Le Soudan à la fin de 1893. Au moment où avaient commencé les campagnes d'Archinard, le Soudan français ne comprenait encore qu'une partie des cercles actuels de Kayes, Bafoulabé, Kita, Bammako. Ces campagnes y ajoutèrent les cercles ou provinces de Nioro ou Kaarta, Sokolo, Dienné, Macina, au nord; de Parana, Siguiri, Kankan, Kérouané, au sud; de Ségou, Minianka, Kénédougou, à l'est. Le Soudan français, par la ruine des empires d'Ahmadou et de Samory, avait à peu près quadruplé d'étendue. Avant même que la convention anglo-française l'eût prolongé jusqu'au moyen Niger, son étendue surpassait d'un bon quart la superficie de la France métropolitaine.
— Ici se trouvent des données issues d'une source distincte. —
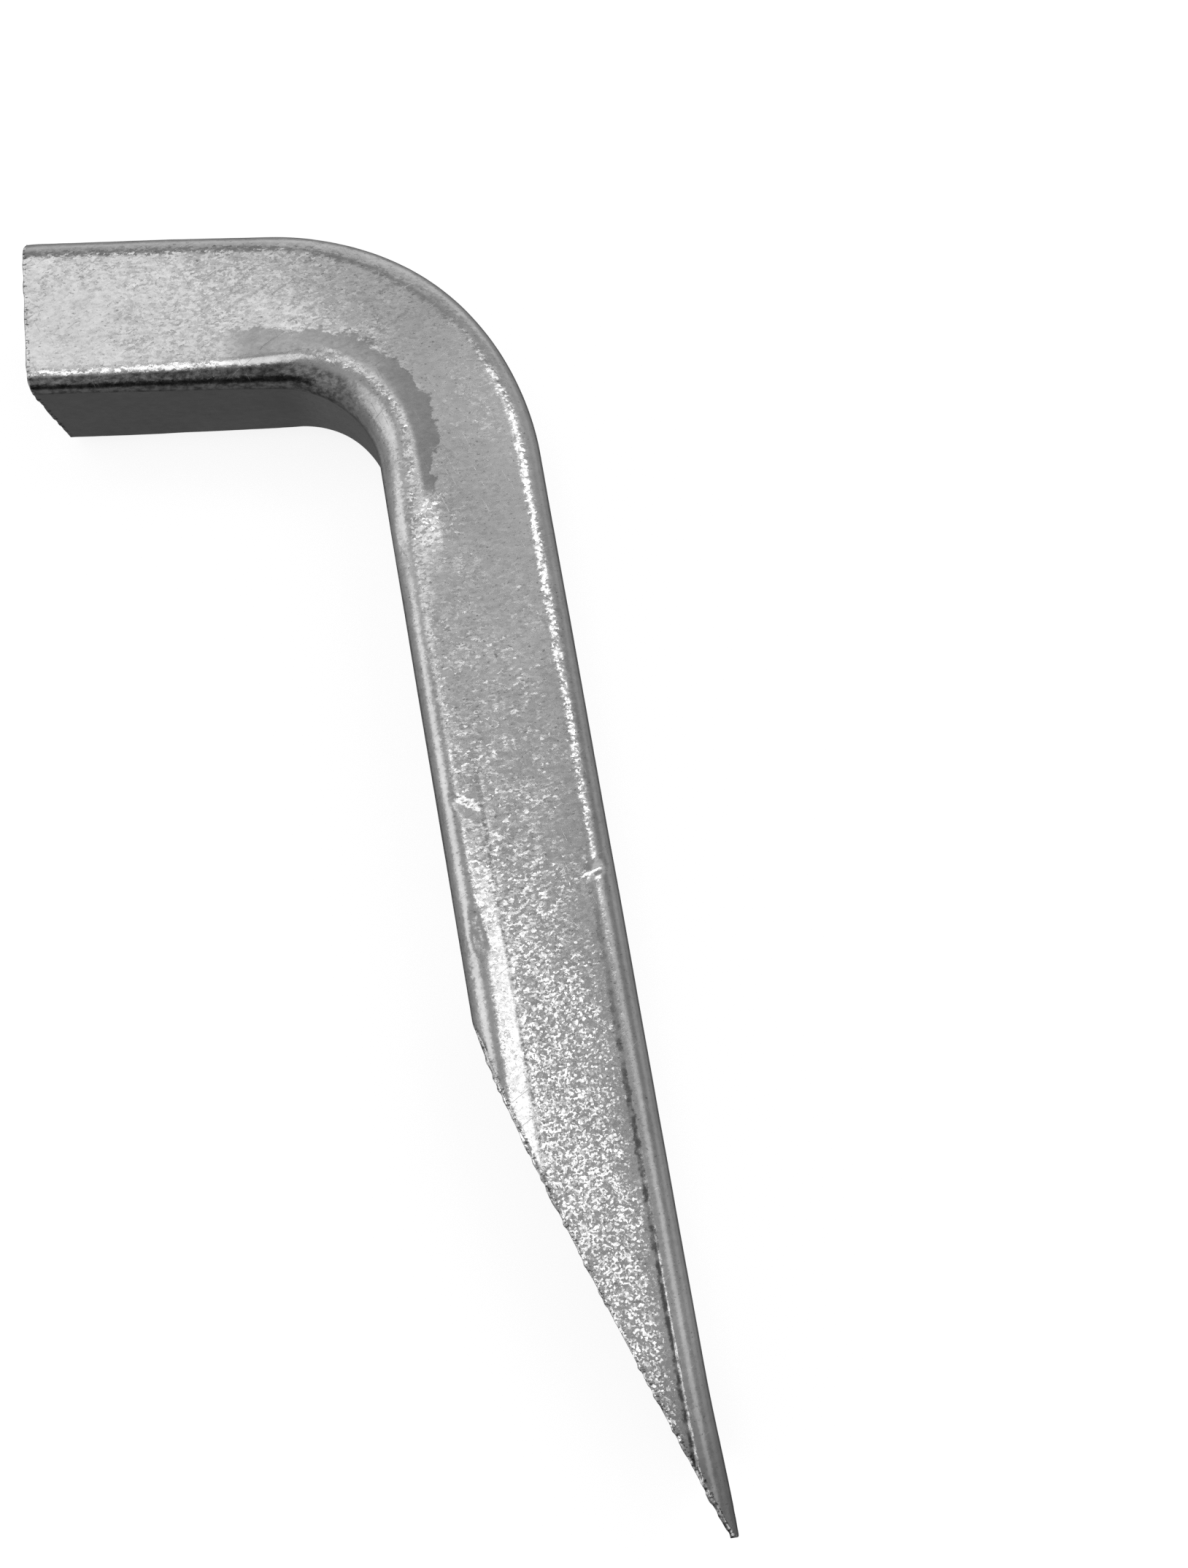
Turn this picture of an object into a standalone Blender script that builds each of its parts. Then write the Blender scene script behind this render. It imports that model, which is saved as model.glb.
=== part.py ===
"""Tyre lever: one piece of square steel bar, cold bent to an L, with a single ground bevel on the long leg.

The lever lies flat on one side face. +Z is up through the bar's thickness, the long leg runs along -Y, and the
short leg points towards -X. The inner side of the long leg, which carries the bevel, faces -X. The origin is on
the face the lever rests on, on the long leg's centreline, where the outside of the bend ends and the straight
leg begins.

All lengths are in metres. The bar is laid out from the crossing, the point where the two legs' centrelines meet,
and the finished body is then slid along Y to its origin.
"""

import math

import bmesh
import bpy
from mathutils import Vector

# ---- bar ----
BAR = 0.016                           # width across flats of the square bar, also its thickness
HALF_BAR = BAR / 2
EDGE_RADIUS = 0.0022                  # rolled corner of the bar

# ---- legs and bend ----
SHORT_LEG = 0.0407                    # crossing to the sawn end, on the centreline
LONG_LEG = 0.1214                     # crossing to the tip, at mid thickness
INCLUDED_ANGLE = math.radians(98.0)   # between the two legs
BEND_TURN = math.pi - INCLUDED_ANGLE  # how far the bar turns round the bend
INNER_BEND_RADIUS = 0.0100
OUTER_BEND_RADIUS = 0.0276            # more than inner radius plus bar: the bar thins as it bends

# ---- cuts ----
BEVEL_START = 0.0724                  # crossing to where the bevel leaves the inner face, at mid thickness
BEVEL_ANGLE = math.radians(17.5)      # bevel plane to the long leg
BEVEL_SKEW = math.radians(10.2)       # the bevel's heel line out of square: its top is nearer the tip
TIP_SLANT = math.radians(8.0)         # the blunt tip out of square, the same way: longer at the top
END_SKEW = math.radians(2.5)          # the saw cut out of square in the plane of the L: longer on the outer side
CUT_ALLOWANCE = 0.003                 # extra length that the end cuts remove
CUT_LIMIT = BAR * 0.9                 # cuts touch only faces farther than this from the crossing, along the leg

# ---- mesh ----
CORNER_STEPS = 10                     # segments in each rolled corner
BEND_STEPS = 30                       # segments round the bend
MERGE_DISTANCE = 1e-6
SLICE_TOLERANCE = 1e-7
SHARP_ANGLE = math.radians(25)        # edges steeper than this are shaded sharp

# ---- directions: each leg's run away from the crossing, and its outward side in the plane of the L ----
UP = Vector((0, 0, 1))
LONG_DIR = Vector((0, -1, 0))
LONG_OUT = Vector((1, 0, 0))
SHORT_DIR = Vector((-math.sin(INCLUDED_ANGLE), -math.cos(INCLUDED_ANGLE), 0))
SHORT_OUT = Vector((SHORT_DIR.y, -SHORT_DIR.x, 0))
# Lines offset outward by d from both centrelines meet at MITRE * d from the crossing.
MITRE = (SHORT_OUT + LONG_OUT) / (1 + SHORT_OUT.dot(LONG_OUT))


# ---- sweep along the bar ----
def tangent_length(radius):
    """Distance from a sharp corner to where an arc of this radius, rounding it, meets either leg."""
    return radius * math.tan(BEND_TURN / 2)


def section_points():
    """Rounded square as (across, height): across runs 0 on the inner side to 1 on the outer, height in metres."""
    near, far = EDGE_RADIUS, BAR - EDGE_RADIUS
    corner_centres = ((far, far), (near, far), (near, near), (far, near))
    points = []
    for quarter, (centre_across, centre_height) in enumerate(corner_centres):
        for step in range(CORNER_STEPS + 1):
            angle = (math.pi / 2) * (quarter + step / CORNER_STEPS)
            across = centre_across + EDGE_RADIUS * math.cos(angle)
            height = centre_height + EDGE_RADIUS * math.sin(angle)
            points.append((across / BAR, height))
    return points


def bend_arc(offset, radius):
    """Points from short leg to long leg, rounding the corner of the lines `offset` outside the centrelines."""
    start = MITRE * offset + SHORT_DIR * tangent_length(radius)
    centre = start - SHORT_OUT * radius
    points = []
    for step in range(BEND_STEPS + 1):
        angle = BEND_TURN * step / BEND_STEPS
        spoke = SHORT_OUT * math.cos(angle) - SHORT_DIR * math.sin(angle)
        points.append(centre + spoke * radius)
    return points


def stations():
    """(inner point, outer point) pairs along the bar, from beyond the sawn end to beyond the tip."""
    short_end = SHORT_DIR * (SHORT_LEG + CUT_ALLOWANCE)
    long_end = LONG_DIR * (LONG_LEG + CUT_ALLOWANCE)
    inner_arc = bend_arc(-HALF_BAR, INNER_BEND_RADIUS)
    outer_arc = bend_arc(HALF_BAR, OUTER_BEND_RADIUS)
    return [
        (short_end - SHORT_OUT * HALF_BAR, short_end + SHORT_OUT * HALF_BAR),
        *zip(inner_arc, outer_arc),
        (long_end - LONG_OUT * HALF_BAR, long_end + LONG_OUT * HALF_BAR),
    ]


def sweep_bar(bm):
    """Adds the bent bar, over length and square ended."""
    section = section_points()
    rings = [
        [bm.verts.new(inner.lerp(outer, across) + UP * height) for across, height in section]
        for inner, outer in stations()
    ]
    count = len(section)
    for ring, next_ring in zip(rings, rings[1:]):
        for i in range(count):
            j = (i + 1) % count
            bm.faces.new((ring[i], ring[j], next_ring[j], next_ring[i]))
    bm.faces.new(rings[0])
    bm.faces.new(rings[-1])
    bmesh.ops.recalc_face_normals(bm, faces=bm.faces[:])


# ---- cuts ----
def cut(bm, point, normal, leg_dir):
    """Slices one leg at a plane, drops what lies on the normal's side, and closes it with one flat face.

    Only faces wholly beyond CUT_LIMIT on that leg are sliced, because the bevel's plane, carried on, would run
    through the other leg.
    """
    faces = [face for face in bm.faces if min(v.co.dot(leg_dir) for v in face.verts) > CUT_LIMIT]
    edges = {edge for face in faces for edge in face.edges}
    verts = {vert for face in faces for vert in face.verts}
    bmesh.ops.bisect_plane(
        bm,
        geom=[*verts, *edges, *faces],
        dist=SLICE_TOLERANCE,
        plane_co=point,
        plane_no=normal,
        clear_outer=True,
    )
    open_edges = [edge for edge in bm.edges if len(edge.link_faces) == 1]
    bmesh.ops.edgeloop_fill(bm, edges=open_edges)


def saw_short_end(bm):
    normal = SHORT_DIR * math.cos(END_SKEW) - SHORT_OUT * math.sin(END_SKEW)
    cut(bm, SHORT_DIR * SHORT_LEG + UP * HALF_BAR, normal, SHORT_DIR)


def cut_tip(bm):
    normal = LONG_DIR * math.cos(TIP_SLANT) - UP * math.sin(TIP_SLANT)
    cut(bm, LONG_DIR * LONG_LEG + UP * HALF_BAR, normal, LONG_DIR)


def grind_bevel(bm):
    """Cuts from a skewed heel line on the inner face, falling towards the outer side at the tip."""
    heel = LONG_DIR * BEVEL_START - LONG_OUT * HALF_BAR + UP * HALF_BAR
    heel_line = UP * math.cos(BEVEL_SKEW) + LONG_DIR * math.sin(BEVEL_SKEW)
    fall = LONG_DIR * math.cos(BEVEL_ANGLE) + LONG_OUT * math.sin(BEVEL_ANGLE)
    # This order of the product points to the inner side, the side that is ground away.
    cut(bm, heel, fall.cross(heel_line).normalized(), LONG_DIR)


# ---- finished lever ----
def move_to_origin(bm):
    """Slides the body along Y so that the straight part of the long leg's outer side starts at y = 0."""
    straight_start = tangent_length(OUTER_BEND_RADIUS) - MITRE.y * HALF_BAR
    bmesh.ops.translate(bm, verts=bm.verts[:], vec=-LONG_DIR * straight_start)


def lever_mesh():
    bm = bmesh.new()
    sweep_bar(bm)
    saw_short_end(bm)
    cut_tip(bm)
    grind_bevel(bm)
    bmesh.ops.remove_doubles(bm, verts=bm.verts[:], dist=MERGE_DISTANCE)
    bmesh.ops.dissolve_degenerate(bm, dist=MERGE_DISTANCE, edges=bm.edges[:])
    bmesh.ops.recalc_face_normals(bm, faces=bm.faces[:])
    move_to_origin(bm)

    mesh = bpy.data.meshes.new("lever_bar")
    bm.to_mesh(mesh)
    bm.free()
    mesh.shade_smooth()
    mesh.set_sharp_from_angle(angle=SHARP_ANGLE)
    return mesh


def zinc_steel():
    colour = (0.60, 0.60, 0.61, 1.0)
    material = bpy.data.materials.new("zinc_plated_steel")
    material.use_nodes = True
    material.diffuse_color = colour
    inputs = material.node_tree.nodes["Principled BSDF"].inputs
    inputs["Base Color"].default_value = colour
    inputs["Metallic"].default_value = 1.0
    inputs["Roughness"].default_value = 0.36
    return material


def main():
    for obj in list(bpy.data.objects):
        bpy.data.objects.remove(obj, do_unlink=True)

    mesh = lever_mesh()
    mesh.materials.append(zinc_steel())
    lever = bpy.data.objects.new("lever_bar", mesh)
    bpy.context.scene.collection.objects.link(lever)


main()
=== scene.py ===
"""Looks of the tyre lever: a cold-bent, zinc-plated square bar with a ground wedge tip.

The lever lies on its side on Z = 0. The long leg runs towards -Y and ends in the tip; the short leg
runs towards -X and a little +Y and ends in a sawn face. The inner side of the bend faces -X and -Y.
Shapes are worked out in millimetres from the crossing of the two legs' centrelines; to_frame() moves
them to the frame, whose origin is level with the start of the long leg's straight outer side.
"""

import itertools
import math
from typing import NamedTuple

import bpy
import numpy as np
from mathutils import Matrix, Vector


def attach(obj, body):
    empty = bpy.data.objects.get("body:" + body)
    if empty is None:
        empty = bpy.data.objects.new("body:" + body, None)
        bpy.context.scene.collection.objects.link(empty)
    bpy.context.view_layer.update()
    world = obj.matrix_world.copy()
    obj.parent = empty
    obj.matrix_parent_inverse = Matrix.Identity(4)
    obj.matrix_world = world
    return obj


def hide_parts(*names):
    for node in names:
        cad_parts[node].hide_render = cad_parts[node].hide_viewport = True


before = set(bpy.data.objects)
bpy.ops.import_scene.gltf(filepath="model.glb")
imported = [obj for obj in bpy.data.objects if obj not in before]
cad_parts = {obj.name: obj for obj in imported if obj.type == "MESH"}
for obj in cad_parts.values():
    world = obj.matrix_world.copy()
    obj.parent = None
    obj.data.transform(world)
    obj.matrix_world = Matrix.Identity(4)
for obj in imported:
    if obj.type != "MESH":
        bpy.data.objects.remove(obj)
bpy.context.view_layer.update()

NODE = "lever_bar"
MM = 0.001                              # metres in a millimetre

# ---------------------------------------------------------------------------------------------
# Dimensions, in millimetres
# ---------------------------------------------------------------------------------------------
BAR = 16.0                              # side of the square section
EDGE_R = 2.2                            # how far a rolled corner reaches into each flat
KINK = math.radians(6.5)                # angle at which a rolled corner meets a flat
SHORT_LEG = 40.7                        # crossing to the sawn end
LONG_LEG = 121.6                        # crossing to the nominal tip
BEVEL_ROWS_FROM = 66.5                  # where the closely spaced stations of the tip begin
TIP_LEFT = 0.45                         # least thickness the bevel leaves
ANGLE = math.radians(98.0)              # between the legs
TURN = math.pi - ANGLE                  # how far the bar turns in the bend
R_IN = 10.0
R_OUT = 27.6
END_SKEW = math.tan(math.radians(2.5))  # the sawn end is slightly off square

# distance from the crossing, along either leg, at which each side of the bar turns straight
IN_START = (R_IN + BAR / 2) * math.tan(TURN / 2)
OUT_START = (R_OUT - BAR / 2) * math.tan(TURN / 2)
ARC_IN = R_IN * TURN

S_DIR = np.array([-math.sin(ANGLE), -math.cos(ANGLE)])   # along the short leg, towards its end
S_OUT = np.array([-math.cos(ANGLE), math.sin(ANGLE)])    # towards the short leg's outer side

# marks that show both in the mesh and in the material
LINE_IN = 4.45                          # inner rolling line on the side faces, from the inner face
LINE_OUT = 13.45                        # outer rolling line on the side faces
LINE_FACE_Z = 11.9                      # rolling line on the inner face
GRIND_SLOPE, GRIND_CURVE = 0.16, 0.0018  # how the grinding marks lean along the bevel
SAW_TILT = math.radians(15)

# Each ring of vertices starts at the middle of the outer side, goes over the top to the inner side
# and returns underneath. These are the segments of its upper half.
N_OUTER, N_OUTER_ROUND, N_SIDE, N_FACE = 13, 8, 36, 32
CREASE = N_OUTER + N_OUTER_ROUND + N_SIDE      # ring index where the inner face or bevel begins
N_HALF = CREASE + N_FACE
RING = 2 * N_HALF

ST_SHORT, ST_BEND, ST_LONG, ST_BEVEL = 58, 64, 122, 226
END_RINGS = 32
CLOSE_RING = 0.09                       # gap beside the sawn edge that keeps it sharp
SHORT_SPAN = 24.0                       # length the short leg's progress stands for

SHORT, BEND, LONG = range(3)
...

Les officiers qui l'avaient conquis déployèrent de remarquables talents d'organisateurs, s'efforçant de ramener et de fixer les populations sur le sol d'où les avaient chassés les guerres d'esclavage, créant une justice expéditive et simple, bâtissant des villes, ouvrant des marchés et des écoles, protégeant les industries, encourageant les améliorations agricoles, préparant l'abolition définitive de l'esclavage, prenant pour mot d'ordre ce texte des instructions d'Archinard: « Notre action au Soudan n'est pas une action purement militaire ». Rappel d'Archinard; essai de gouvernement civil. Delcassé, ministre des colonies, docile à certaines impressions de la Chambre, résolut d'arrêter toute expansion nouvelle en Afrique. Il supprima la fonction de « commandant supérieur du Soudan », rappela le colonel Archinard, subordonna les officiers à un gouverneur civil. Pour remplir ce poste, il choisit M. Grodet, gouverneur de la Martinique, qui ne connaissait rien de l'Afrique. L'idée même de régime civil appliqué à une contrée aussi vaste, aussi barbare, aussi dépeuplée par les guerres d'esclavage, était au moins prématurée.

Conquête de Tombouctou (1894). Des préparatifs avaient été faits pour la conquête de Tombouctou; le nouveau

gouverneur civil les apprit trop tard. Il envoya des ordres inopportuns ou contradictoires qui amenèrent, après un éclatant succès, une sorte de désastre.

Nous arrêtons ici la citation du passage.